- Born: 1 February 1907
- Died: 6 March 1979 (aged 72)
- Education: School of Oriental Studies
- Occupations: Civil servant District Magistrate; Superintendent of the Census; ; Museum curator; Art critic; Television presenter;
- Employers: Indian Civil Service (1931–1947); Victoria and Albert Museum (1949–1959);
- Television: Monitor
- Spouse: Mildred Agnes Bell

= W. G. Archer =

British civil servant and art historian

William George Archer, OBE (1907–1979) was a British civil servant and art historian, and later museum curator.

== Career ==

Archer was born on 1 February 1907, and studied first history at Emmanuel College, Cambridge, and then Hindi, Indian history and law at the School of Oriental Studies in London. He subsequently served in the Indian Civil Service, in Bihar, from 1931 until around 1947, when India gained independence. His roles included District Magistrate and Superintendent of the Census. He ordered to shoot seven unarmed students who were trying to put the Indian flag on Patna secretariat during the Quit India movement. He was also Additional Deputy Commissioner in the Naga Hills from 1946 to 1948. While in India, he developed a love and knowledge of Indian culture, including poetry and art, and of the Santal people. In the summer of 1934, while home from India on sick leave, he married the sister of one of his friends, Mildred Agnes Bell, who returned to India with him (she later worked as curator of prints and drawings at the India Office). The couple, who had two children while in India, shared socialist politics and a belief that India should be granted independence.

After the family's return to England, they lived on Provost Road, north of London's Primrose Hill, and Archer served as Keeper of the Indian Section, at the Victoria and Albert Museum from 1949–1959, and afterwards Keeper Emeritus.

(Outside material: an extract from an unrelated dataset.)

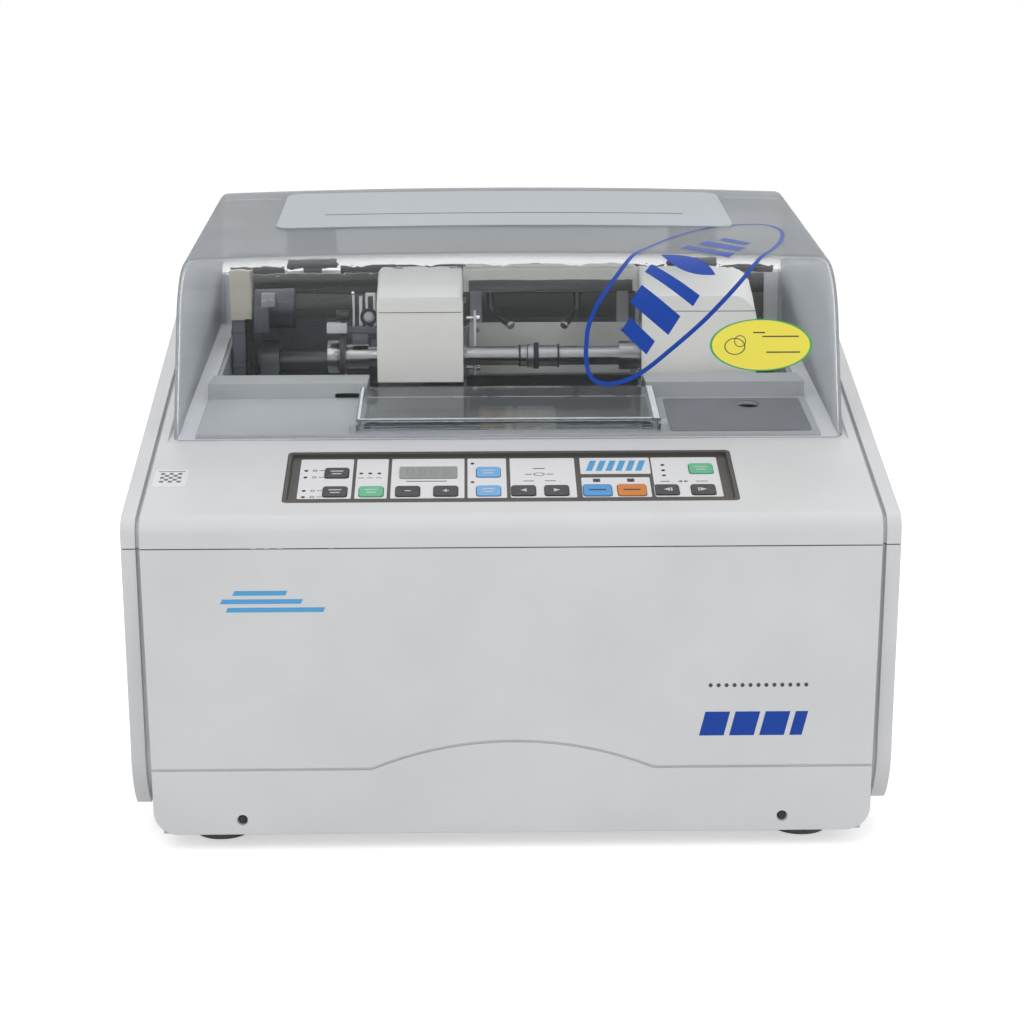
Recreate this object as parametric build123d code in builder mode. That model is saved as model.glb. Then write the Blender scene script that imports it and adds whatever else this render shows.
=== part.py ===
from build123d import *
from math import cos, radians, sin, tan
import os

os.makedirs("parts", exist_ok=True)

# Bench lens edger, millimetres. X to the right, the front faces -Y, Z up from the bench.

# ---------------------------------------------------------------- overall sizes
WIDTH = 560                 # over the side wings
CASING_DEPTH = 482          # front cover to rear panel
FITTING_REACH = 18          # hose barbs behind the rear panel
FRONT = -(CASING_DEPTH + FITTING_REACH) / 2
BACK = FRONT + CASING_DEPTH
WALL = 3
FIT = 0.3                   # gap between pieces that seat on each other
RUN = 0.05                  # radial clearance of a turning or sliding fit

# ---------------------------------------------------------------- casing
FOOT_HEIGHT = 13
FOOT_RADIUS = 19
FOOT_X = 217
FOOT_INSET = 45
BASE_THICK = 4
SEAM_Z = 228
DECK_SLOPE = 15.5           # degrees
DECK_RISE = 19.5            # deck line above the seam, at the front
NOSE_RADIUS = 15
WING_WIDTH = 10.5
WING_SETBACK = 2
WING_TOE_Y = 15             # front edge of a wing low down, behind the front cover
WING_TOE_Z = 79
WING_HEEL_Y = 40
WING_BOTTOM_Z = 25
GROOVE_WIDTH = 3
GROOVE_DEPTH = 5
COVER_DRAFT = 4             # the front cover is this much narrower each side at its foot
COVER_CORNER = 18
ARCH_FLAT_Z = 61.5
ARCH_TOP_Z = 82
ARCH_HALF_SPAN = 103
LINE_WIDTH = 1.8            # moulded line on the front cover
LINE_DEPTH = 1.4
COVER_SCREW_X = 198
COVER_SCREW_Z = 24
COVER_SCREW_R = 4
SCREW_R = 2

POCKET_Y = FRONT + 125      # lid pocket
POCKET_SIDE = 9.5           # from the core's side to the pocket's
SEAT_SLOPE = 7.7            # degrees
COWL_THICK = 12
COWL_Y = BACK - COWL_THICK
LEDGE_SIDE = 20             # ledge that the lid sits on, at each side
LEDGE_BACK = 8
BAY_FRONT = FRONT + 135
BAY_BACK = COWL_Y - LEDGE_BACK

CORE_HALF = WIDTH / 2 - WING_WIDTH
POCKET_HALF = CORE_HALF - POCKET_SIDE
BAY_HALF = POCKET_HALF - LEDGE_SIDE      # opening under the lid
COVER_HALF = CORE_HALF - GROOVE_WIDTH
DECK_Z = SEAM_Z + DECK_RISE
BASE_TOP = FOOT_HEIGHT + BASE_THICK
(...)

In the 1950s and 60s, he presented arts programmes on BBC Television, as part of the series Monitor. He was a champion of the Indian artist Avinash Chandra.

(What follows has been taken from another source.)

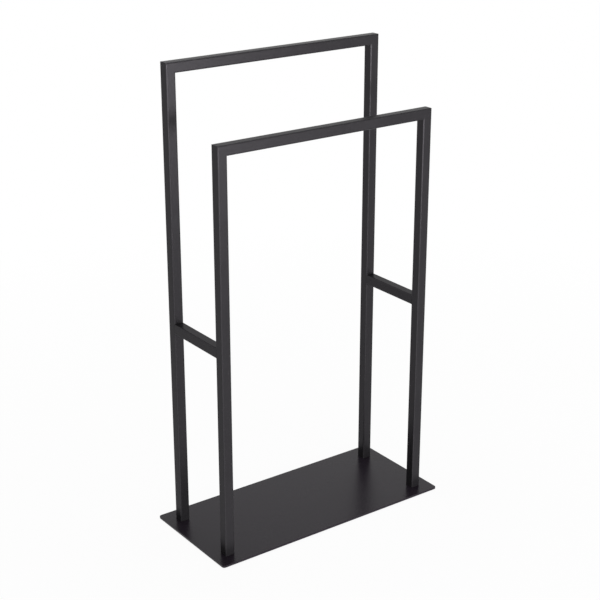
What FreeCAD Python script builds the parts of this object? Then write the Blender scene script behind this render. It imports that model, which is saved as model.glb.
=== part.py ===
import FreeCAD, Part
import os
import Sketcher
from math import cos, pi, radians, sin, tan

# Freestanding towel stand of powder-coated steel. Two inverted-U frames of square
# tube, the rear one taller, stand on a thin flat base plate and are tied together
# half-way up by a short cross bar on each side. The tubes are mitred or coped,
# welded and ground flush. One countersunk screw per leg, driven from under the
# plate, holds the frames down, and soft pads keep the plate off the floor.
#
# +Z is up and the rails run along X. The low front rail is on the -Y side. The
# origin is on the floor, under the middle of the base plate. Millimetres.

# ---- Driving sizes -----------------------------------------------------------

VALUES = {
    # base plate
    "plate_length": 470,
    "plate_width": 210,
    "plate_thickness": 4,
    "plate_corner_radius": 5,
    "plate_edge_chamfer": 0.4,
    # soft pads under the plate; the inset is from the plate's edges to a pad's middle
    "pad_diameter": 20,
    "pad_thickness": 2,
    "pad_edge_chamfer": 0.4,
    "pad_inset": 15,
    # roll-formed square tube of both frames and of the cross bars
    "tube_size": 18,
    "tube_wall": 1.2,
    "tube_corner_radius": 2.4,
    # heights above the floor: tops of the two rails, middle of the cross bars
    "rear_rail_top": 820,
    "front_rail_top": 717,
    "cross_bar_height": 372,
    # how far the legs' outer faces stand in from the plate's short and long sides
    "leg_side_inset": 21,
    "leg_front_inset": 24,
    # radius that the mitred corners are ground to, and how far a cross bar's coped
    # ends wrap round the legs' rounded corners
    "ground_corner_radius": 1,
    "cope_reach": 1.2,
    # threaded plug welded into the foot of each leg
    "plug_height": 14,
    "plug_clearance": 0.1,
    "plug_lead_in": 0.5,
    # countersunk socket screws and their holes in the plate
    "screw_diameter": 6,
    "screw_length": 16,
    "screw_tip_chamfer": 0.6,
    "screw_head_diameter": 12,
    "screw_head_land": 0.3,
    "screw_socket_width": 4,
    "screw_socket_depth": 2.3,
    "countersink_angle": 90,
    "countersink_margin": 0.5,
    "plate_hole_clearance": 0.3,
    "thread_clearance": 0.05,
}

doc = FreeCAD.newDocument("towel_stand")
sheet = doc.addObject("Spreadsheet::Sheet", "sizes")
for row, (name, value) in enumerate(VALUES.items(), 1):
    sheet.set("A%d" % row, name.replace("_", " "))
    sheet.set("B%d" % row, str(value))
    sheet.setAlias("B%d" % row, name)
doc.recompute()


class Size:
    """A size from the sheet, or a formula of such sizes, with its present value."""

    def __init__(self, formula, value):
        self.formula = formula
        self.value = value

    def __neg__(self):
        return Size("(-%s)" % self.formula, -self.value)

    def __add__(self, other):
        other = as_size(other)
        return Size("(%s + %s)" % (self.formula, other.formula), self.value + other.value)

    def __sub__(self, other):
        other = as_size(other)
        return Size("(%s - %s)" % (self.formula, other.formula), self.value - other.value)

    def __mul__(self, number):
        return Size("(%s * %s)" % (self.formula, number), self.value * number)

    def __truediv__(self, other):
        other = as_size(other)
        return Size("(%s / %s)" % (self.formula, other.formula), self.value / other.value)


def as_size(number):
    """Takes a size or a plain number."""
    if isinstance(number, Size):
        return number
    return Size(str(number), number)


def sheet_size(name):
    """The size that the sheet holds under this name."""
    return Size("sizes." + name, float(sheet.get(name)))


def limited(size, lowest, highest):
    """A size kept between two others."""
    size, lowest, highest = as_size(size), as_size(lowest), as_size(highest)
    formula = "max(min(%s; %s); %s)" % (size.formula, highest.formula, lowest.formula)
    return Size(formula, max(min(size.value, highest.value), lowest.value))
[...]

== Recognition and legacy ==

Archer was appointed an Officer of the Order of the British Empire (OBE) in the 1948 New Year Honours, and was awarded honorary doctorates by Panjab University in 1968 and Guru Nanak Dev University in 1976. In 1978, he received the Royal Asiatic Society of Great Britain and Ireland's Burton Memorial Medal.

He died on 6 March 1979.

His papers, together with those of his wife, are held by the British Library.

== Works ==

=== Books ===

- Archer, William (1940). "The Blue Grove; The Poetry Of The Uraons"
- Archer, William (1947). "The Vertical Man"
- Archer, William (1952). "Kangra Painting"
- Archer, William (1953). "Bazaar Paintings of Calcutta: The Style of Kalighat"
- Archer, William (1954). "Garhwal painting"
- Archer, William (1957). "Indian paintings from Rajasthan"
- Archer, W. G. (1957). "The Loves of Krishna in Indian Painting and Poetry"
- Archer, William (1958). "Central Indian Painting"
- Archer, William (1958). "Ceylon: Paintings from Temple Shrine and Rock"
- Archer, William (1959). "India and Modern Art"
- Archer, William (1959). "Indian Painting in Bundi and Kotah"
- Archer, William (1960). "Indian Miniatures"
- Archer, William (1962). "Kalighat Drawings"
- Archer, William (1966). "Paintings of the Sikhs"
- Archer, William (1971). "Kalighat Paintings: A Catalogue and Introduction"
- Archer, W.G. (1973). "Indian Paintings from the Punjab Hills"
- Archer, W. G. (1974). "The Hill Of Flutes: Life, Love And Poetry In Tribal India: A Portrait Of The Santals"
- Archer, William (1985). "Songs for the Bride: Wedding Rites of Rural India"
- Archer, William (1994). "India Served and Observed"

=== Papers ===

- Archer, Mildred & W.G. Archer (1955) Natural history paintings. In Indian painting for the British 1770–1880, pp. 91–98. Oxford, Oxford University Press.